I was at school and my teacher called me over. She said, "Hey Nigel, I want you to call these people -- they're looking for actors to play in this movie." So I called the number, and they gave me the time to go, and I went there and auditioned. There were a lot of people there; it was so packed. A whole lot of kids were there, so it was loud.

Were you nervous?

I do a lot of auditions for school, so I wasn't that scared, but I was still a little bit nervous. They gave me a cold read and asked a little bit about myself. Then the next day, they called me back, and I did the same thing in front of the director and the scriptwriter. A couple days later, they called and said, "We want Nigel to be Ralph."

This was the first professional movie you'd worked on. Was it how you thought it would be?

I was basically thinking: There's going to be a camera, there's going to be people, and they're gonna tell me what's going on, and I'm gonna go ahead and act it. But it wasn't like that. I actually thought that there wasn't going to be a lot of takes. And there was a hundred, there was like millions. But I didn't really mind because that's where I wanted to be.

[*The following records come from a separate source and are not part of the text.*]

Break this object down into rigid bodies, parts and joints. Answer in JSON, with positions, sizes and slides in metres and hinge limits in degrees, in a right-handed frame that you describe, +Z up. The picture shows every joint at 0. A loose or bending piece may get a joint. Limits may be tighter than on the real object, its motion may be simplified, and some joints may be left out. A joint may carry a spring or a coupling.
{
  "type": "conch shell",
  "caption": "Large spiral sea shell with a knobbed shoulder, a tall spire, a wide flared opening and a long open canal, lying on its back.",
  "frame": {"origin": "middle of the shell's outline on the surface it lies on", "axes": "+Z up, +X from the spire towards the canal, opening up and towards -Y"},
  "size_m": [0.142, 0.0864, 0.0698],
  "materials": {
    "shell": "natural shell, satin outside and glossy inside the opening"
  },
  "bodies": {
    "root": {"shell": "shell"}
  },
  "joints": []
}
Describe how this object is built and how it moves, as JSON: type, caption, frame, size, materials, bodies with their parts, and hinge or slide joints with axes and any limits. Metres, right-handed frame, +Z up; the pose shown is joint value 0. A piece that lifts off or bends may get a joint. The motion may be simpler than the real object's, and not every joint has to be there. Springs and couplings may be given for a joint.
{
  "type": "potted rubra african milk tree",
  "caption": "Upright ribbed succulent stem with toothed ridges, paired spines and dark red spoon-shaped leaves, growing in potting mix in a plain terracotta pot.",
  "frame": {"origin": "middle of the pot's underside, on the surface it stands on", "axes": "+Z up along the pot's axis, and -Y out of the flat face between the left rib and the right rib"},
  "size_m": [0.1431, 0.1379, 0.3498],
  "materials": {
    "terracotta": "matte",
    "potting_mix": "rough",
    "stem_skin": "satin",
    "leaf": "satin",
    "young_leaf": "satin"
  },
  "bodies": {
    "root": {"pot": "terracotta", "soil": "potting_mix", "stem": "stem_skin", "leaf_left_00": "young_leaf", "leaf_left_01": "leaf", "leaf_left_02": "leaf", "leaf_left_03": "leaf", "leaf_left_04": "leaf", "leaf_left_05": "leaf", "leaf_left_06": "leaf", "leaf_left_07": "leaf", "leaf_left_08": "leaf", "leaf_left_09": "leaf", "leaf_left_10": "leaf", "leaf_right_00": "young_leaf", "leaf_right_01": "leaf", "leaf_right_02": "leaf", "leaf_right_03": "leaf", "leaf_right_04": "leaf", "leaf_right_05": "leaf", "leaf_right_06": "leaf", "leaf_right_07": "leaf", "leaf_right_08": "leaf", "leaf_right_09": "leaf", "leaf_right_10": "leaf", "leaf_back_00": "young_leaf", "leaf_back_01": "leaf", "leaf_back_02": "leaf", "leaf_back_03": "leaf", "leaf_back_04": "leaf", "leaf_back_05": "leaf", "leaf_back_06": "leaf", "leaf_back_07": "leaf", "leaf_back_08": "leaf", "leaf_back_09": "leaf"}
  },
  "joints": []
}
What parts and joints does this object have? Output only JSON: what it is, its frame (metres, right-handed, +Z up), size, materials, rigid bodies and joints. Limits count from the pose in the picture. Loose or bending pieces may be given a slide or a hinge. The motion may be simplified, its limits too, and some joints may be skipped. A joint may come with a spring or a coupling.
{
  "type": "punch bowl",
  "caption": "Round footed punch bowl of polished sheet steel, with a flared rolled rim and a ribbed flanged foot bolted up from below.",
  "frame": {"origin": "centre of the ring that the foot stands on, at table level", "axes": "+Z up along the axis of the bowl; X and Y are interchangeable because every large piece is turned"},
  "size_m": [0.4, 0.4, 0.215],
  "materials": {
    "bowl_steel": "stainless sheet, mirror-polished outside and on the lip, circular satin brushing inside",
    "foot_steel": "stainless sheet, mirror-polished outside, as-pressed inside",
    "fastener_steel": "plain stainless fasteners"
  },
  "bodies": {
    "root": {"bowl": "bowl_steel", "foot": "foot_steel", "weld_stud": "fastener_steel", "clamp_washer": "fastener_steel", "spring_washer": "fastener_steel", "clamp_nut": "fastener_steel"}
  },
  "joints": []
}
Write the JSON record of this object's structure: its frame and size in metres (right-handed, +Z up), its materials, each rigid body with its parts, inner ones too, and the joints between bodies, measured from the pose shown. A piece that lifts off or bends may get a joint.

How's it been at your real school since you did the movie?

At school, I don't really brag about the movie. I stay humble, I stay grounded. People have been pretty cool about it. They came to me right after they watched it, and said "Nigel, I saw the movie. It was so cool." And some people were trying to get me to do this or that, but I was like, "Nah, I gotta get to my schoolwork."

So acting is your career path now?

I wanna act. That's my home away from home. Stage, in front of the camera -- that's where I want to be. I feel so comfortable up there. As soon as I'm there, it's like "Nigel is away" -- and I'm the person I transform into. [During the film shoot] the whole time I was on camera, I was Ralph.

It must have been great seeing yourself in the movie.

I was so proud of myself. I kept saying, "Nigel, you are in a movie." Then I said to myself, "I can't just be doing nothing. I have to go out there and do something."

What do you have in mind?

I'm trying to do something good for Hazelwood. A lot of people say that Hazelwood is bad. It's not bad. There's a lot of good kids and people out here. So another thing I'm hoping to do for Hazelwood is to have an under-age club. There's people like me who want to go see nightlife, or have a DJ or dance, but we can't go because [most places] are over-18.

It's great that at your age you have so many plans. What advice do you have for other kids?

Stay in school, keep working, stay focused. There's times I have been off the path, and my mom and dad and brothers, they put me right back on my path. If you go off on the wrong path, you're gonna mess up.

Now that you've broken into films, who are you planning to work with in the future?

I really want to work with Denzel Washington, Terrence Howard, Mark Wahlberg and Will Smith.

That's awesome -- aim for the top.

I'm looking out there. I'm going to get an agent soon. This is a big step. It's exciting. Whatever you want to do, go for it. Don't sit back and wait.